- REQUIRED TASK
Give back the entire listing verbatim.

- DATA LINES
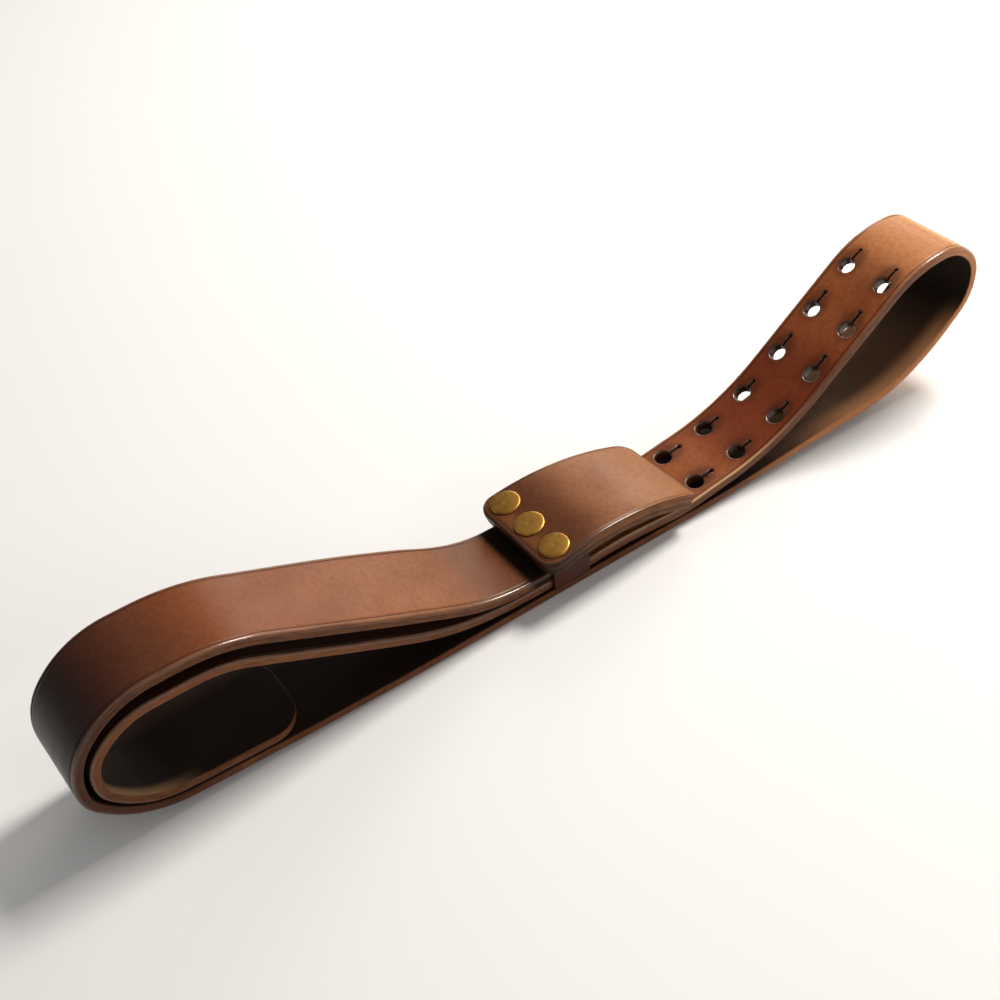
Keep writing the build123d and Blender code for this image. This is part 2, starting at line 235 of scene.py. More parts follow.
def rounded_route(points, radii, step):
    """Stations along a polyline with rounded corners: (x, z, tangent_x, tangent_z, distance)."""
    pieces = []
    here = Vector(points[0])
    for before, corner, after, radius in zip(points, points[1:], points[2:], radii):
        corner = Vector(corner)
        arrive = (corner - Vector(before)).normalized()
        leave = (Vector(after) - corner).normalized()
        turn = math.atan2(arrive.x * leave.y - arrive.y * leave.x, arrive.dot(leave))
        reach = radius * math.tan(abs(turn) / 2)
        pieces.append(("line", here, corner - arrive * reach))
        side = math.copysign(1.0, turn)
        start = corner - arrive * reach
        centre = start + Vector((-arrive.y, arrive.x)) * radius * side
        pieces.append(("arc", centre, start, turn))
        here = corner + leave * reach
    pieces.append(("line", here, Vector(points[-1])))
    stations = []
    distance = 0.0
    for piece in pieces:
        if piece[0] == "line":
            run = piece[2] - piece[1]
            count = max(1, round(run.length / step))
            tangent = run.normalized()
            for i in range(count):
                place = piece[1] + run * (i / count)
                at = distance + run.length * i / count
                stations.append((place.x, place.y, tangent.x, tangent.y, at))
            distance += run.length
        else:
            spoke = piece[2] - piece[1]
            length = spoke.length * abs(piece[3])
            count = max(2, round(length / step))
            for i in range(count):
                turned = spoke.copy()
                turned.rotate(Matrix.Rotation(piece[3] * i / count, 2))
                tangent = Vector((-turned.y, turned.x)).normalized() * math.copysign(1, piece[3])
                place = piece[1] + turned
                stations.append((place.x, place.y, tangent.x, tangent.y, distance + length * i / count))
            distance += length
    last = Vector(points[-1])
    tangent = (last - Vector(points[-2])).normalized()
    stations.append((last.x, last.y, tangent.x, tangent.y, distance))
    return stations


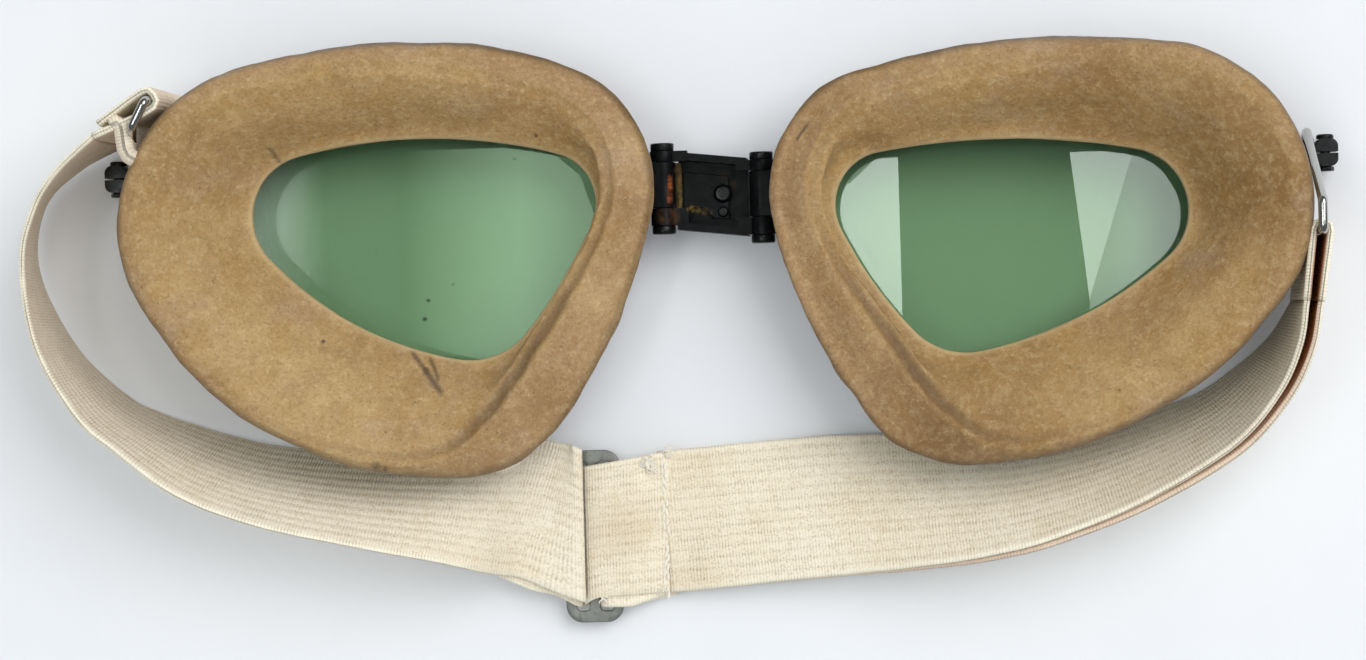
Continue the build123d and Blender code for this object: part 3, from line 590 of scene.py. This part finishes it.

- COMPLETE ANSWER
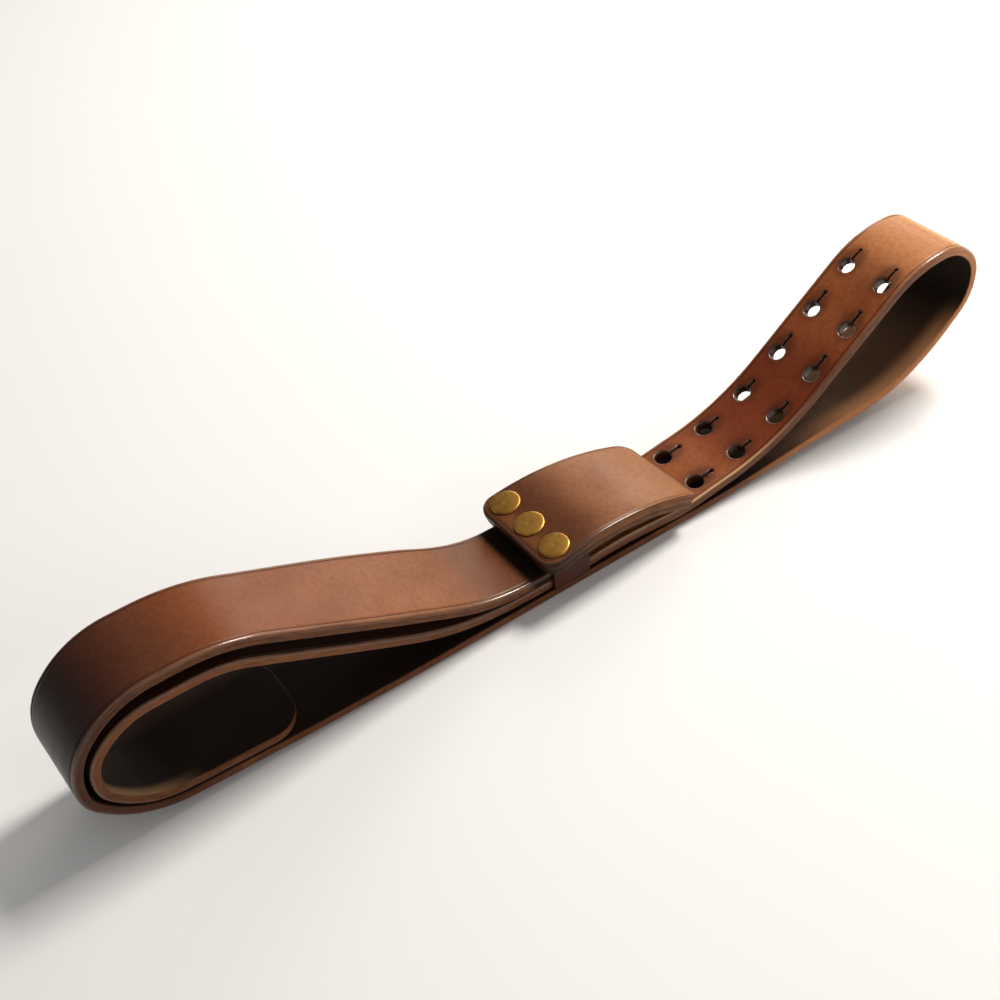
Keep writing the build123d and Blender code for this image. This is part 2, starting at line 235 of scene.py. More parts follow.
def rounded_route(points, radii, step):
    """Stations along a polyline with rounded corners: (x, z, tangent_x, tangent_z, distance)."""
    pieces = []
    here = Vector(points[0])
    for before, corner, after, radius in zip(points, points[1:], points[2:], radii):
        corner = Vector(corner)
        arrive = (corner - Vector(before)).normalized()
        leave = (Vector(after) - corner).normalized()
        turn = math.atan2(arrive.x * leave.y - arrive.y * leave.x, arrive.dot(leave))
        reach = radius * math.tan(abs(turn) / 2)
        pieces.append(("line", here, corner - arrive * reach))
        side = math.copysign(1.0, turn)
        start = corner - arrive * reach
        centre = start + Vector((-arrive.y, arrive.x)) * radius * side
        pieces.append(("arc", centre, start, turn))
        here = corner + leave * reach
    pieces.append(("line", here, Vector(points[-1])))
    stations = []
    distance = 0.0
    for piece in pieces:
        if piece[0] == "line":
            run = piece[2] - piece[1]
            count = max(1, round(run.length / step))
            tangent = run.normalized()
            for i in range(count):
                place = piece[1] + run * (i / count)
                at = distance + run.length * i / count
                stations.append((place.x, place.y, tangent.x, tangent.y, at))
            distance += run.length
        else:
            spoke = piece[2] - piece[1]
            length = spoke.length * abs(piece[3])
            count = max(2, round(length / step))
            for i in range(count):
                turned = spoke.copy()
                turned.rotate(Matrix.Rotation(piece[3] * i / count, 2))
                tangent = Vector((-turned.y, turned.x)).normalized() * math.copysign(1, piece[3])
                place = piece[1] + turned
                stations.append((place.x, place.y, tangent.x, tangent.y, distance + length * i / count))
            distance += length
    last = Vector(points[-1])
    tangent = (last - Vector(points[-2])).normalized()
    stations.append((last.x, last.y, tangent.x, tangent.y, distance))
    return stations


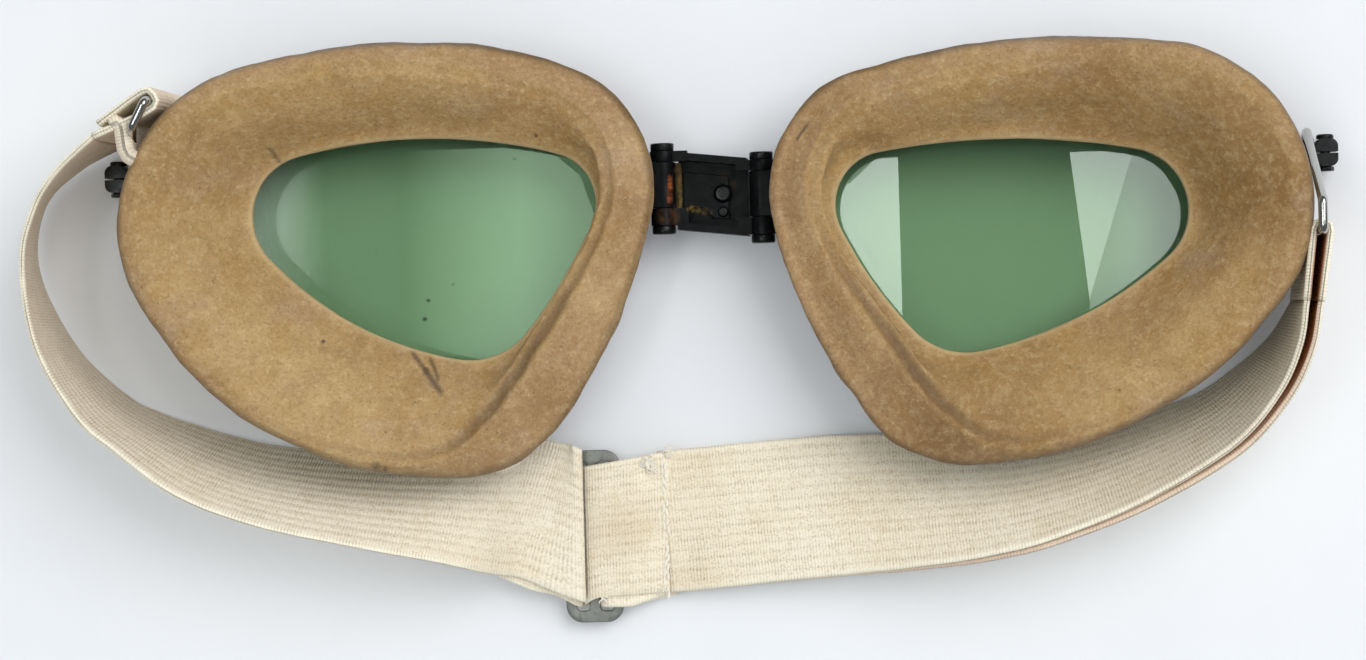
Continue the build123d and Blender code for this object: part 3, from line 590 of scene.py. This part finishes it.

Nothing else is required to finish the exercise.